Getting government information just got a little easier. Unfortunately, it may not be the information you're looking for.

Getting government information just got a little easier. Unfortunately, it may not be the information you're looking for.

President Clinton has signed into law a bill that updates the Freedom of Information Act (FOIA), giving the public electronic access to government documents, some of which can take up to two years to process if requested on paper.

While the "Electronic FOIA" updates the existing bill so that federal records may be released to the public via the Internet, computer disks, or CD-ROM, critics complain that the bill does not go far enough.

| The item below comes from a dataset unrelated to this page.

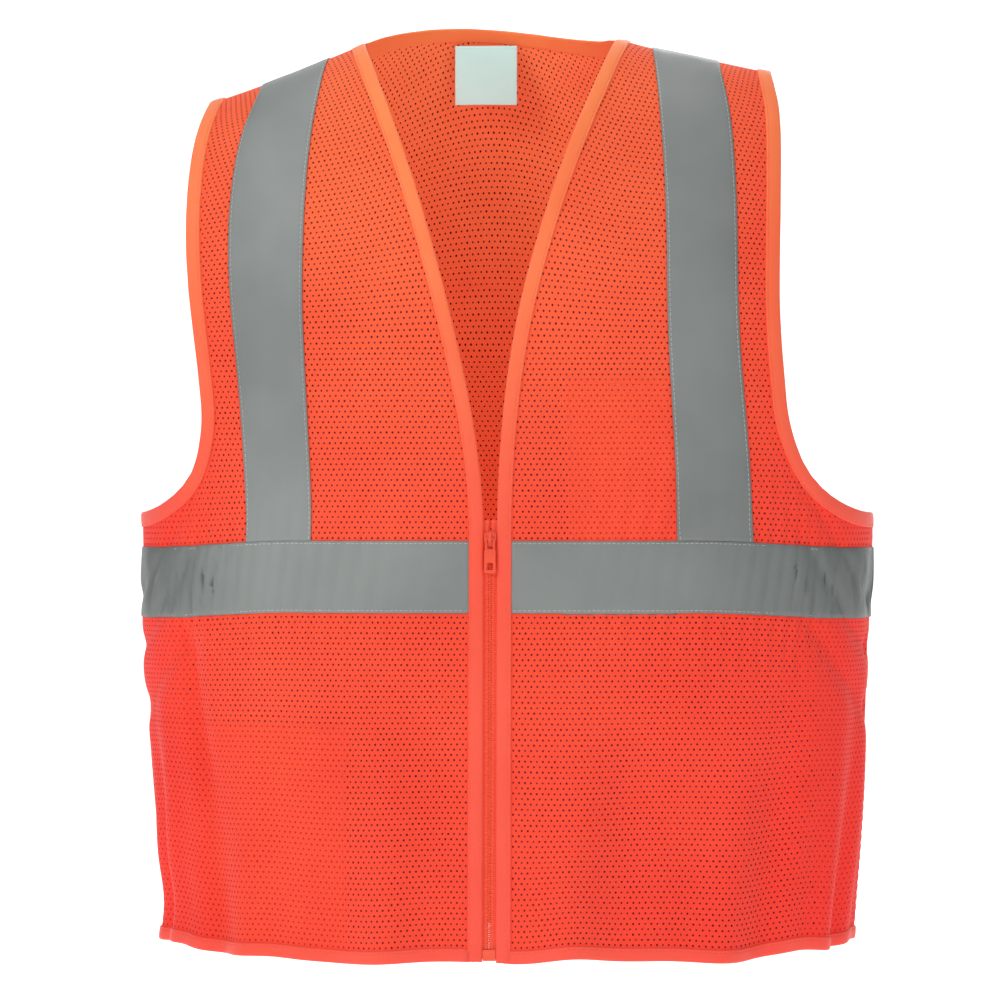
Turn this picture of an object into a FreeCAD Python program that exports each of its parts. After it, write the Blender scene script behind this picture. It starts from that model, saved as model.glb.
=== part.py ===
"""Zip-front mesh safety vest, size Large, as it hangs when worn. Millimetres, +Z up.

X runs to the wearer's left, Y to the wearer's back. The wearer faces -Y. The origin is on the
shoulder line beside the neck, in the middle of the vest, so all of the vest is below or near Z = 0.
Heights named *_h are measured up from the hem and are moved down by body_length when saved.
"""
import FreeCAD, Part
import math
import os

V = FreeCAD.Vector

# Whole vest
body_length = 657.0          # hem to the shoulder line beside the neck
chest_half = 270.0           # half width at the bottom of the armholes
hem_half = 249.0             # half width at the hem
ridge_half = 235.0           # half width of the surface at the shoulder line, before the armholes are cut
chest_h = 430.0              # height where the cloth starts to bend over the shoulders
front_depth_hem = 120.0      # wearer's middle to the front of the vest, at the hem
front_depth_chest = 98.0     # and at the chest
back_depth_hem = 112.0
back_depth_chest = 95.0
squareness = 0.12            # 0 is an ellipse, larger is a flatter front and back

# Shoulders, neck and armholes
shoulder_slope_left = 0.20   # drop per millimetre outward from the neck
shoulder_slope_right = 0.35
neck_half = 92.0             # half width of the neck opening on the shoulder line
nape_rise = 30.0             # how far the surface rises behind the neck, above the shoulder line
back_neck_rise = 13.0        # how far the edge of the back neck arches above the shoulder line
arm_half = 209.0             # half width between the armholes
arm_bottom_h = 318.0         # height of the armhole bottoms
arm_corner_width = 62.0      # the rounded front and back corners of each armhole
arm_corner_height = 75.0

# Cloth layers, as distances out from the inner face of the mesh
mesh_t = 1.0
tape_t = 0.5
bind_t = 0.6
pocket_t = 0.7
pocket_gap = 0.9

# Widths of strips
tape_width = 50.8
bind_width = 10.0
hem_width = 9.0
neck_band_width = 8.5
waist_tape_h = 244.0         # lower edge of the waist tape
shoulder_tape_x = 154.0      # middle of each shoulder tape at the chest
shoulder_tape_lean = 13.0    # how far it comes in by the shoulder line

# Zip
zip_h = 302.0                # top of the closed slider
zip_bottom_h = 2.0
zip_gap = 5.0                # zip middle to the edge of each front
zip_cloth_width = 15.0       # zip middle to the outer edge of each zip tape
zip_cloth_t = 0.7
neckline_power = 1.8         # how quickly the neckline spreads from the zip to the neck
tooth_pitch = 3.0
tooth_height = 1.15
tooth_head = 0.8             # zip middle to a tooth's head, so that the rigid rows can part
tooth_root = 3.0             # where a tooth ends and its tape starts
tooth_thick = 2.6
tooth_bevel = 0.3
stop_height = 4.0
stop_width = 1.6
tape_tail = 8.0              # zip tape above the slider
slider_length = 10.5
slider_width = 8.6
slider_plate_t = 1.2
slider_corner = 2.2
slider_taper = 1.6           # the foot's corners are this many times as long as they are wide
slider_gap = 0.75            # clearance between the slider and what it runs on
wedge_width = 0.9            # less than the space between the two rows of heads
wedge_height = 3.5
crown_width = 2.2            # the arch on the slider's front plate
crown_height = 7.0
crown_drop = 1.2             # top of the slider down to the top of the crown
crown_leg = 1.4
crown_roof_t = 1.0
pull_width = 8.0
pull_length = 24.0
pull_t = 1.5
pull_gap = 0.4
pull_neck = 7.0              # length of the wire loop above the flat tab
pull_corner = 1.6
pull_window = (4.4, 5.0)     # width and height
pull_rim = 2.4               # tab left below the window
loop_wire = 1.3
loop_inset = 0.6             # side of the tab to the outside of the loop
box_width = 9.0
box_height = 7.7
box_wall = 1.0
pin_width = 2.0
pin_fillet = 0.35
part_gap = 0.35              # clearance between pieces on different bodies

# Where each front folds open
fold_hem_x = 140.0           # the fold runs from beside the neck down to here at the hem
fold_gap = 1.8               # between a front and the cloth outside its fold, so that it swings clear

# Pockets inside the fronts
chest_pocket_x = (54.0, 127.0)
chest_pocket_top_h = 409.0
pocket_seam = 8.0
lower_pocket_x = -102.0      # inner seam of the lower pocket, which runs back to the side seam
lower_pocket_top_h = 164.0
patch_size = (7.0, 18.0)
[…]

The EFOIA bill simply makes information already available to the public easier to receive by allowing it to be distributed through media that didn't even exist when the original law was passed 30 years ago.

"This bill is a good start, but it contains some major gaps," Gary Ruskin, director of the Congressional Accountability Project, said today.

Ruskin recently fought to pass House Resolution 478, a measure that would give the public the right to access government information beyond what is already available, including travel expense reports, committee votes, and hearing transcripts. The resolution recently was killed by Congress, but Ruskin plans to continue his fight during the "next round of battles."

Ruskin attributes the failure of the more wide-ranging bill to committee chairs who don't want citizens to have access to inside information. "Members of Congress don't like to be held accountable for their actions, but we deserve to know what's really going on," he said.

The California State Senate's Elections Committee killed a similar bill in August that would have required California state candidates to file their political campaign records online. The bill is set to come up for review next year.